What’s the goal here? To strip immigrant Muslims of their religion altogether?
No doubt some secular Europeans hope for that.
(November 2004).
Most Europeans accept a cosmopolitan, multiracial Europe. They feel happy enough to see bright, fashionable, modern young people of all racial backgrounds mingling with their own precious children. They accept that future Murphys, Schmidts and Lefèbvres will be part African and Arab.
But they don’t want their descendants to be… What? Religious?
Certainly they don’t want them to be intolerant, oppressive.
Surely those are the real issues, not whether they are religious. It’s behaviour, not belief, that counts.
Irshad Manji writes of her book: “The themes I’m exploring with the utmost honesty include:
- the inferior treatment of women in Islam;
- the Jew-bashing that so many Muslims persistently engage in; and
- the continuing scourge of slavery in countries ruled by Islamic regimes.
But what this book hammers home is that only in Islam is literalism near the centre of the faith.

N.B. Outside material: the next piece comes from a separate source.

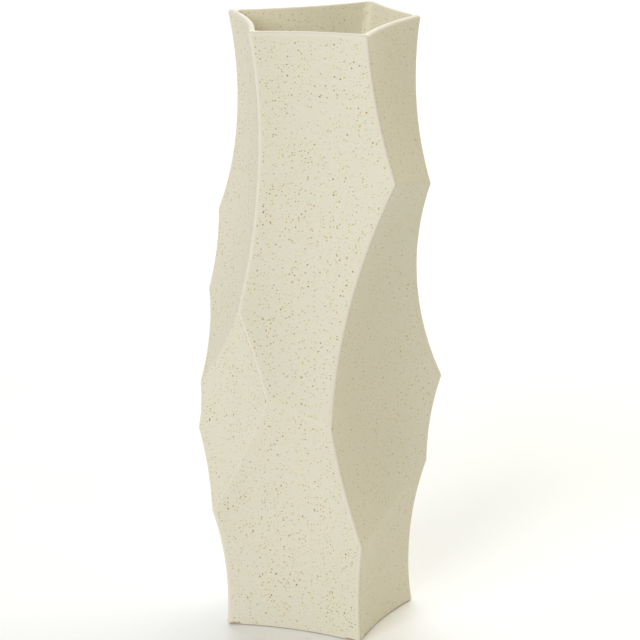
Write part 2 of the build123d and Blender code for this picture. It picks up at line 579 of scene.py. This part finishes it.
class Material:
    """A material's node tree, built by naming each node's inputs."""

    def __init__(self, name):
        self.material = bpy.data.materials.new(name)
        self.material.use_nodes = True
        self.tree = self.material.node_tree
        self.shader = self.tree.nodes["Principled BSDF"]
        self.place = self.add("TexCoord").outputs["Object"]

    def add(self, kind, inputs=(), **settings):
        """Add a node with these inputs, which are sockets to link or plain values, and settings."""
        node = self.tree.nodes.new("ShaderNode" + kind)
        for key, value in settings.items():
            setattr(node, key, value)
        self.fill(node, dict(inputs))
        return node

    def fill(self, node, inputs):
        for key, value in inputs.items():
            if isinstance(value, bpy.types.NodeSocket):
                self.tree.links.new(value, node.inputs[key])
            else:
                node.inputs[key].default_value = value

    def math(self, operation, *values):
        node = self.add("Math", enumerate(values), operation=operation)
        return node.outputs[0]

    def ramp(self, value, low, high, start=0.0, end=1.0):
        """Smooth step from start to end as the value goes from low to high."""
        inputs = {0: value, 1: low, 2: high, 3: start, 4: end}
        return self.add("MapRange", inputs, interpolation_type="SMOOTHSTEP").outputs[0]

    def mix(self, factor, a, b):
        """Mix of two colours."""
        return self.add("Mix", {0: factor, 6: a, 7: b}, data_type="RGBA").outputs[2]

    def bump(self, height, distance, strength, invert=False, **others):
        """Normal of a surface that the height raises by up to this distance, or lowers if inverted."""
        inputs = {"Height": height, "Distance": distance, "Strength": strength, **others}
        return self.add("Bump", inputs, invert=invert).outputs[0]

    def noise(self, width, detail=2.0, roughness=0.5):
        """Smooth noise from 0 to 1 with features about this wide."""
        inputs = {"Vector": self.place, "Scale": 1 / width, "Detail": detail, "Roughness": roughness}
        return self.add("TexNoise", inputs).outputs[0]

    def value(self, name):
        """One of the mesh's own values at each point."""
        return self.add("Attribute", attribute_name=name).outputs["Fac"]

    def dots(self, spacing, smallest, largest, softness, strength=1.0, seed=0.0):
        """Round dots of random size: how strongly each point is covered, and a random number per dot."""
        inputs = {"Vector": self.place, "Scale": 1 / SPECK_WARP_WIDTH, "Detail": 1.0}
        warp = self.add("TexNoise", inputs)
        pull = self.add("VectorMath", {0: warp.outputs["Color"], 1: (-0.5,) * 3}, operation="ADD")
        inputs = {0: pull.outputs[0], "Scale": SPECK_WARP * largest}
        pull = self.add("VectorMath", inputs, operation="SCALE")
        moved = self.add("VectorMath", {0: self.place, 1: pull.outputs[0]}, operation="ADD")
        moved = self.add("VectorMath", {0: moved.outputs[0], 1: (seed,) * 3}, operation="ADD")
        cells = self.add("TexVoronoi", {"Vector": moved.outputs[0], "Scale": 1 / spacing})
        parts = self.add("SeparateColor", {0: cells.outputs["Color"]})
        size = self.ramp(parts.outputs[0], 0.0, 1.0, smallest / spacing, largest / spacing)
        inner = self.math("MULTIPLY", size, 1 - softness)
        inputs = {0: cells.outputs["Distance"], 1: size, 2: inner, 3: 0.0, 4: strength}
        cover = self.add("MapRange", inputs, interpolation_type="SMOOTHSTEP").outputs[0]
        return cover, parts.outputs[1]


def glaze_material(name, cream, shade, specks=1.0):
    """Satin speckled glaze, in these two tones and with its specks this strong."""
    m = Material(name)
    broad = m.noise(BROAD_WIDTH, 1.0)
    cloud = m.noise(CLOUD_WIDTH, 3.0, 0.6)
    grain = m.noise(GRAIN_WIDTH, 2.0, 0.6)
    colour = m.mix(m.ramp(broad, 0.35, 0.65), (*cream, 1), (*shade, 1))
    colour = m.mix(m.ramp(cloud, 0.3, 0.75, 0.0, 0.35), colour, (*GLAZE_WARM, 1))
    colour = m.mix(m.ramp(grain, 0.35, 0.75, 0.0, 0.16), colour, (*GLAZE_MOTTLE, 1))
    bend = m.value("ridge")
    pale = m.ramp(bend, *PALE_BEND, 0.0, PALE_STRENGTH)
    speckled = m.ramp(bend, *SPECKLESS_BEND, 1.0, 0.0)
    facing = m.add("SeparateXYZ", {0: m.add("TexCoord").outputs["Normal"]}).outputs[0]
    clusters = m.ramp(m.noise(CLUSTER_WIDTH, 2.0), 0.3, 0.7, SPARSE_SPECKS * specks, specks)
    # Painted light: specks fade on the side that faces +X, which lies in shade
    clusters = m.math("MULTIPLY", clusters, m.ramp(facing, 0.2, 0.6, 1.0, SHADED_SIDE_SPECKS))
    height = 0.0
    for spacing, smallest, largest, softness, strength, light, dark in SPECKLES:
        cover, pick = m.dots(spacing, smallest, largest, softness, strength, seed=spacing * 7)
        cover = m.math("MULTIPLY", m.math("MULTIPLY", cover, clusters), speckled)
        tint = m.mix(pick, (*light, 1), (*dark, 1))
        colour = m.mix(cover, colour, tint)
        height = m.math("ADD", height, cover)
    colour = m.mix(pale, colour, (*RIDGE_PALE, 1))
    # Painted shade: a dark brownish line along the flank of each ridge that is turned away from the front
    shade_line = m.ramp(m.value("shaded_shoulder"), *SHADE_LINE_SIDE, 0.0, SHADE_LINE_STRENGTH)
    colour = m.mix(shade_line, colour, (*SHADE_LINE_BROWN, 1))
    rough = m.ramp(m.noise(GLOSS_WIDTH, 3.0), 0.2, 0.8, 0.50, 0.62)
    rough = m.math("ADD", rough, m.ramp(grain, 0.2, 0.8, -0.03, 0.05))
    normal = m.bump(m.noise(SWELL_WIDTH, 2.0), 0.25 * MM, 0.6)
    normal = m.bump(grain, 0.05 * MM, 0.7, Normal=normal)
    normal = m.bump(height, 0.008 * MM, 0.5, Normal=normal, invert=True)
    m.fill(m.shader, {"Base Color": colour, "Roughness": rough, "Normal": normal})
    m.fill(m.shader, {"IOR": 1.5, "Specular IOR Level": 0.3})
    return m.material


def clay_material(name):
    """Dry, gritty fired clay."""
    m = Material(name)
    cloud = m.noise(CLAY_CLOUD_WIDTH, 4.0, 0.6)
    grit = m.noise(CLAY_GRIT_WIDTH, 3.0, 0.7)
    colour = m.mix(m.ramp(cloud, 0.3, 0.7), (*CLAY_LIGHT, 1), (*CLAY_DARK, 1))
    colour = m.mix(m.ramp(grit, 0.45, 0.75, 0.0, 0.5), colour, (*CLAY_GRIT, 1))
    cover, _ = m.dots(2.4 * MM, 0.2 * MM, 0.6 * MM, 0.5, 0.8)
    colour = m.mix(cover, colour, (*CLAY_SPECK, 1))
    rough = m.ramp(grit, 0.2, 0.8, 0.78, 0.95)
    normal = m.bump(grit, 0.15 * MM, 0.8)
    m.fill(m.shader, {"Base Color": colour, "Roughness": rough, "Normal": normal})
    m.fill(m.shader, {"Specular IOR Level": 0.3})
    return m.material


def floor_material(name):
    """Plain pale backdrop with faint slow patches."""
    m = Material(name)
    tone = m.ramp(m.noise(FLOOR_PATCH_WIDTH, 2.0), 0.3, 0.7)
    colour = m.mix(tone, (*FLOOR_PALE, 1), (*FLOOR_PALER, 1))
    m.fill(m.shader, {"Base Color": colour, "Roughness": 0.6})
    return m.material


outer_glaze = glaze_material("outer_speckled_glaze", GLAZE_CREAM, GLAZE_SHADE)
outer_coat.data.materials.append(outer_glaze)
# Painted light: the liner's brighter tones stand for light bounced round inside the mouth
liner_glaze = glaze_material("liner_speckled_glaze", LINER_CREAM_BRIGHTENED, LINER_GREENER_BRIGHTENED, LINER_SPECKS)
liner_coat.data.materials.append(liner_glaze)
clay = clay_material("bare_buff_clay")
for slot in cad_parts["stoneware_body"].material_slots:
    slot.material = clay

half = FLOOR_SIZE / 2
floor_corners = [(-half, -half, 0), (half, -half, 0), (half, half, 0), (-half, half, 0)]
floor_mesh = bpy.data.meshes.new("floor")
floor_mesh.from_pydata(floor_corners, [], [(0, 1, 2, 3)])
floor_mesh.materials.append(floor_material("pale_floor"))
floor = bpy.data.objects.new("floor", floor_mesh)
bpy.context.collection.objects.link(floor)

centre = (cad_low + cad_high) / 2
view_back = Vector((0, -math.cos(CAMERA_ELEVATION), math.sin(CAMERA_ELEVATION)))


def light(name, direction, elevation, distance, size, power, colour):
    """A soft square light that faces the vase. direction 0 is in front of it and 90 is at its right."""
    lamp = bpy.data.lights.new(name, "AREA")
    lamp.shape = "SQUARE"
    lamp.size = size
    lamp.energy = power
    lamp.color = colour
    item = bpy.data.objects.new(name, lamp)
    turn, lift = math.radians(direction), math.radians(elevation)
    level = math.cos(lift)
    back = Vector((math.sin(turn) * level, -math.cos(turn) * level, math.sin(lift)))
    item.location = centre + back * distance
    item.rotation_euler = back.to_track_quat("Z", "Y").to_euler()
    bpy.context.collection.objects.link(item)


for name, values in LIGHTS.items():
    light(name, *values)
world = bpy.data.worlds.new("studio")
world.use_nodes = True
background = world.node_tree.nodes["Background"]
background.inputs["Color"].default_value = (*WORLD_COLOUR, 1)
background.inputs["Strength"].default_value = WORLD_STRENGTH
bpy.context.scene.world = world

camera = bpy.data.objects.new("camera", bpy.data.cameras.new("camera"))
bpy.context.collection.objects.link(camera)
camera.data.angle = CAMERA_ANGLE
camera.rotation_euler = view_back.to_track_quat("Z", "Y").to_euler()
camera.location = centre + view_back * CAMERA_DISTANCE
camera.location += camera.rotation_euler.to_matrix() @ Vector((CAMERA_RIGHT, CAMERA_UP, 0))
bpy.context.scene.camera = camera
bpy.context.scene.view_settings.view_transform = "Standard"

Which means that when abuse happens under the banner of Islam, most Muslims have no clue how to dissent, debate, revise or reform.
The Trouble with Islam shatters our silence. It shows Muslims how we can rediscover Islam’s lost tradition of independent thinking – a tradition known as ijtihad – and re-discover it precisely to update Islam for the 21st century.”
This is a voice Europe and Europeans need – except those who are genuine racists and want to kick it out. In that case, you need immigrants as irredeemably patriarchal as possible, and you welcome Theo van Gogh’s murder. (Irony: the extreme right need the immigrants to be extreme right-wing so they can build hate against them.)
The question for the rest of us is how to assist liberalising Muslims. Two
ideas:
Through humility. Face it, our ideas may be more advanced, but our
behaviour is not.
Through engagement: talk, argument, friendship, appreciation, shared work, community collaboration, more argument.
(November 2004). Please consider subscribing to guarantee access to this and other essential reading.
Irshad Manji fears she cannot be comfortable in Europe. But no one is going to be comfortable in Europe for a long time. The secular will be challenged by the faithful, the faithful by the secular, the conservative believers by the liberal believers. My kneejerk disapproval of the secular Europeans who make Manji uncomfortable is simple-minded. They engaged with her, said what they thought. She defended herself in a major newspaper. One more conversation is underway, inevitably uncomfortable.
All the same, let us try to make these real conversations. For that we may have to moderate our outrage in order to hear each other clearly and give each of us room to be who we are. That way, we all have room to move into new ideas and more generous behavior.